A la fin du conflit, il faudra aussi résister à la tentation de punir la Russie de manière démesurée. Si prendre des sanctions contre Vladimir Poutine et contre le régime est une évidence, sanctionner tout un pays durablement risque de nourrir un esprit de revanche. C’est cet esprit de revanche qui a amené au raidissement russe. Si on ne peut pas laisser impunis les crimes de guerres auxquelles Vladimir Poutine se livre, il ne faut pas faire l’erreur de confondre son régime et la Russie. Il ne faut donc pas faire peser une responsabilité collective sur le peuple russe.

Bien sûr, un changement de régime à la tête de la Russie est souhaitable, mais contrairement aux déclarations de Joe Biden, ce n’est pas à l’Occident d’appeler à cela. C’est le rôle du peuple russe. Si les Occidentaux appellent au changement de régime, ils ne feront que rentrer dans le jeu de Vladimir Poutine qui dénonce un complot occidental contre la Russie. Les pays occidentaux risqueraient également de s’éloigner de la plupart des pays non occidentaux. Or il ne faut pas que la réponse à Vladimir Poutine soit purement occidentale. On constate déjà que beaucoup de pays en dehors du monde occidental n’ont pas pris de sanctions contre la Russie et ne veulent pas d’un monde qui serait entièrement dominé par l’Occident. Le combat des Occidentaux contre le régime de Vladimir Poutine doit être un combat pour le respect du droit international, mais il ne doit pas apparaître comme le combat pour le triomphe des valeurs occidentales. Ce sont deux concepts bien différents. L’Occident peut être fier de ses valeurs, mais il ne faut qu’il tente de les exporter, encore moins par la contrainte.

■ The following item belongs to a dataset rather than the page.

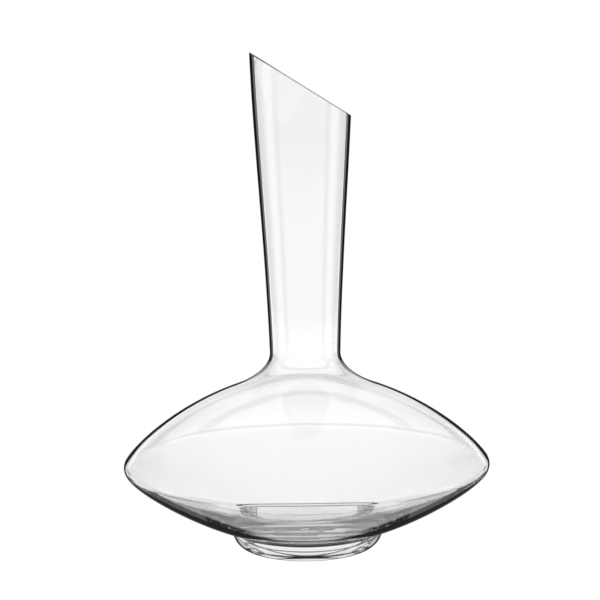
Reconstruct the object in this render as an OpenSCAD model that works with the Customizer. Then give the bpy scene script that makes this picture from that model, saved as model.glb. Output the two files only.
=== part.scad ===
// Wine decanter: a wide low bowl and a tall neck, blown as one piece of clear glass, on a fused ring foot.
// It stands on z = 0 with its axis on +Z. The mouth is cut on a slant that is high towards -X.
// The vessel's outside is a chain of cubic curves that meet smoothly, and its inside is the same chain
// moved inwards by the wall.

/* [Bowl] */
// Outside diameter at the widest line
bowl_d = 200; // [190:1:210]
// Height of the widest line above the table
bowl_mid_h = 46.8; // [45:0.2:50]
// Radius of the rounded edge along the widest line
bulge_r = 5; // [4:0.5:7]
// How far the rounded edge turns below the widest line
bulge_below = 27; // [22:1:32]
// How far the rounded edge turns above the widest line
bulge_above = 34.5; // [30:0.5:38]
// Slope of the underside where it leaves the foot
under_slope = 17; // [14:0.5:20]

/* [Shoulder and neck] */
// Outside diameter where the shoulder starts to turn up into the neck
shoulder_d = 82; // [76:1:88]
// Height of that place
shoulder_h = 88.6; // [85:0.2:92]
// Slope of the shoulder there
shoulder_slope = 20; // [17:0.5:23]
// Outside diameter at the throat, the narrowest place
throat_d = 38.5; // [34:0.5:42]
// Height of the throat
throat_h = 108.2; // [105:0.2:112]
// How far the neck flares outwards just above the throat, from upright
throat_flare = 1.8; // [1:0.1:2.5]
// Outside diameter of the neck where it would end without the slanted cut
top_d = 55.9; // [50:0.1:62]
// Height at which the neck would end without the slanted cut
top_h = 276; // [275:1:280]
// How far the neck still flares at its top, from upright
top_flare = 1.3; // [0.8:0.1:2]
// Height at which the slanted mouth crosses the axis
mouth_mid_h = 252.8; // [246:0.2:253]
// Slant of the mouth, from level
mouth_slant = 32.4; // [20:0.2:33]

/* [Glass wall] */
// Wall in the middle of the bottom
base_wall = 4.4; // [3.5:0.1:5]
// Wall over the foot
seat_wall = 3.6; // [3:0.1:4.5]
// Wall along the widest line
bulge_wall = 1.6; // [1.2:0.1:2]
// Wall of the shoulder
shoulder_wall = 1.2; // [1:0.1:1.6]
// Wall of the neck
neck_wall = 1.5; // [1.2:0.1:2]

/* [Foot] */
// Outside diameter of the foot where it meets the bowl
foot_d = 83; // [76:0.5:86]
// Height of the crease between the foot and the bowl
foot_h = 10.7; // [10:0.1:13]
// Outside diameter of the flat ring that rests on the table
rest_d = 64.6; // [60:0.2:68]
// Width of the resting ring
rest_w = 1.7; // [1.2:0.1:3]
// Wall of the foot where it meets the bowl
foot_wall = 3.2; // [2.5:0.1:4]

/* [Hidden] */
$fn = 96;

// Points along each curve of the vessel, from the bottom's middle to the top of the neck
BOTTOM_STEPS = 8;
SEAT_STEPS = 1;
UNDER_STEPS = 14;
BULGE_STEPS = 8;
SHOULDER_STEPS = 16;
COLLAR_STEPS = 10;
NECK_STEPS = 16;
FOOT_STEPS = 12;

// A direction from level, of a given length
function polar(angle, length) = [length * cos(angle), length * sin(angle)];

// A value part of the way from a to b: evenly, and easing out of a and into b
function mix(a, b, t) = a + (b - a) * t;
function ease(a, b, t) = mix(a, b, t * t * (3 - 2 * t));

// The place on a cubic curve, and the way that it runs there
function place(c, t) =
    pow(1 - t, 3) * c[0] + 3 * pow(1 - t, 2) * t * c[1] + 3 * (1 - t) * t * t * c[2] + pow(t, 3) * c[3];
function way(c, t) =
    pow(1 - t, 2) * (c[1] - c[0]) + 2 * (1 - t) * t * (c[2] - c[1]) + t * t * (c[3] - c[2]);

// Unit vector to the left of a direction, which is into the vessel for a curve that runs upwards
function left_of(v) = [-v[1], v[0]] / norm(v);

// A straight line as a cubic curve
function line_curve(a, b) = [a, mix(a, b, 1 / 3), mix(a, b, 2 / 3), b];

// Points of a curve, its last one left out, moved left by a wall that goes from w0 to w1
function moved(c, w0, w1, steps) =
    [for (i = [0:steps - 1]) place(c, i / steps) + ease(w0, w1, i / steps) * left_of(way(c, i / steps))];

function reversed(list) = [for (i = [len(list) - 1:-1:0]) list[i]];

// Where the foot's wall joins the vessel's underside: a narrow cone
crease = [foot_d / 2, foot_h];
seat_inner = crease - [foot_wall, foot_wall * tan(under_slope)];

// The bottom's middle, low enough for an even arc out to the foot
bottom_mid = [0, seat_inner[1] - seat_inner[0] * tan(under_slope / 2)];
bottom_reach = seat_inner[0] * 0.34;

// The rounded edge along the widest line
bulge_centre = [bowl_d / 2 - bulge_r, bowl_mid_h];
bulge_low = bulge_centre + polar(-bulge_below, bulge_r);
bulge_high = bulge_centre + polar(bulge_above, bulge_r);
bulge_reach = bulge_r * 4 / 3 * tan((bulge_below + bulge_above) / 4);

shoulder = [shoulder_d / 2, shoulder_h];
throat = [throat_d / 2, throat_h];
top = [top_d / 2, top_h];

// The vessel's outside, as curves that share their ends
outside = [
    [
        bottom_mid,
        bottom_mid + polar(0, bottom_reach),
        seat_inner - polar(under_slope, bottom_reach),
        seat_inner
    ],
    line_curve(seat_inner, crease),
    [
        crease,
        crease + polar(under_slope, 24),
        bulge_low - polar(90 - bulge_below, 8),
        bulge_low
    ],
    [
        bulge_low,
        bulge_low + polar(90 - bulge_below, bulge_reach),
        bulge_high - polar(90 + bulge_above, bulge_reach),
        bulge_high
    ],
    [
        bulge_high,
        bulge_high + polar(90 + bulge_above, 11.5),
        shoulder + polar(-shoulder_slope, 31.5),
        shoulder
    ],
    [
        shoulder,
        shoulder + polar(180 - shoulder_slope, 10.5),
        throat - polar(90 - throat_flare, 9.1),
        throat
    ],
    [
        throat,
        throat + polar(90 - throat_flare, 65.6),
        top - polar(90 - top_flare, 55),
        top
    ]
];
steps = [BOTTOM_STEPS, SEAT_STEPS, UNDER_STEPS, BULGE_STEPS, SHOULDER_STEPS, COLLAR_STEPS, NECK_STEPS];
walls = [base_wall, seat_wall, seat_wall, bulge_wall, bulge_wall, shoulder_wall, neck_wall, neck_wall];
last = len(outside) - 1;

outer_points = [
    for (k = [0:last]) each moved(outside[k], 0, 0, steps[k]),
    top
];
inner_points = [
    for (k = [0:last]) each moved(outside[k], walls[k], walls[k + 1], steps[k]),
    top + neck_wall * left_of(way(outside[last], 1))
];

// The foot's wall curls in from the crease to the resting ring
rest_outer = [rest_d / 2, 0];
rest_inner = [rest_d / 2 - rest_w, 0];
foot_outside = [rest_outer, rest_outer + [4.2, 0], crease - [0, 6.7], crease];
foot_inside = [rest_inner, rest_inner + [0, 2], seat_inner - [0, 6], seat_inner];

// A half space above the slanted mouth, big enough to take the neck's top off
module above_mouth() {
    reach = 2 * top_d;
    translate([0, 0, mouth_mid_h])
        rotate([0, mouth_slant, 0])
            translate([-reach / 2, -reach / 2, 0])
                cube(reach);
}

// Bowl and neck: one blown shell, open at the slanted mouth
module vessel() {
    color([0.86, 0.92, 0.93, 0.4])
        difference() {
            rotate_extrude()
                polygon(concat(outer_points, reversed(inner_points)));
            above_mouth();
        }
}

// Foot: an open ring with a curled wall, its top face on the vessel's underside
module foot() {
    color([0.8, 0.88, 0.9, 0.5])
        rotate_extrude()
            polygon(concat(
                moved(foot_outside, 0, 0, FOOT_STEPS),
                [crease, seat_inner],
                reversed(moved(foot_inside, 0, 0, FOOT_STEPS))
            ));
}

vessel();
foot();
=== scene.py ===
"""A clear glass wine decanter on plain white.

The vessel and its foot are smooth lathed meshes that stand for the two CAD nodes. Lengths are in metres,
angles in degrees.
"""

import math

import bpy
from mathutils import Matrix, Vector, noise


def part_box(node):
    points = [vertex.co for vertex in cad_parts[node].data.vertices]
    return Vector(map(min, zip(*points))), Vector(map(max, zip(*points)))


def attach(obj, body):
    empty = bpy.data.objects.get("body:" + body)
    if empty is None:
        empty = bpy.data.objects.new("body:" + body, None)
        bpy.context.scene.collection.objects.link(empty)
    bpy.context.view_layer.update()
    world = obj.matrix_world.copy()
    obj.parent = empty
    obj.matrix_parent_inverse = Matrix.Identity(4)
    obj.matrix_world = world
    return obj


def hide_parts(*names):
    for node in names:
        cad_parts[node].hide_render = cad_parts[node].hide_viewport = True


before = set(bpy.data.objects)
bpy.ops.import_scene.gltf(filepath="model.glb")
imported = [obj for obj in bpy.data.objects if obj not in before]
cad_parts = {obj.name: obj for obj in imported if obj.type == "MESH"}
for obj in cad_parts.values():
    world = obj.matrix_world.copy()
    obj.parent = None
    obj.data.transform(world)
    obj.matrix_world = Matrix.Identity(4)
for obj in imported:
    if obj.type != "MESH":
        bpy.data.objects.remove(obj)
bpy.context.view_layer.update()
vessel_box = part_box("vessel")
foot_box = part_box("foot")

MM = 0.001

# ---------------------------------------------------------------- dimensions

# From the frame
BOWL_R = vessel_box[1].x
FOOT_R = foot_box[1].x
FOOT_H = foot_box[1].z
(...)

Par ailleurs, si les rangs de l’OTAN se sont resserrés au cours de cette crise, il ne faudrait pas que la diversité au sein de l’organisation disparaisse et que l’appartenance à l’OTAN se traduise par un alignement pur et simple sur la politique américaine qui – et c’est ce dont témoignent les récentes déclarations de Biden – ne nous mettrait pas à l’abri d’erreurs d’appréciation.

Il y aura sans aucun doute une grande recomposition stratégique à l’issue de ce conflit. L’erreur majeure serait de créer un nouveau clivage et il est clair, par la voix de Biden, que c’est là l’agenda américain. Le président des États-Unis avait dès son arrivée au pouvoir dénoncé l’axe des pays autoritaires contre lequel il voulait mettre en œuvre un axe des régimes démocratiques. Il est essentiel, et c’est là la mission des pays européens, d’éviter de créer un nouveau clivage idéologique et une nouvelle division du monde en deux blocs antagonistes, d’autant qu’à se lancer dans une telle entreprise, les pays occidentaux risquent fortement de ne pas être suivis par nombre de pays asiatiques, africains et latino-américains. Il faut rester méfiant s’agissant des prophéties autoréalisatrices : en dénonçant un axe des pays autoritaires, le risque est de contribuer à le renforcer et à le rendre indépassable. L’intérêt pour le monde occidental n’est pas de créer un clivage antagoniste qui vienne nourrir de nouveau la course aux armements. En 1987, Georgi Arbatov, l’un des conseillers de Gorbatchev, avait averti le monde occidental en déclarant : « Nous allons vous rendre le pire des services, nous allons vous priver d’un ennemi ». Le monde occidental a depuis continué d’avoir des ennemis, mais il peut et doit éviter de les créer lui-même.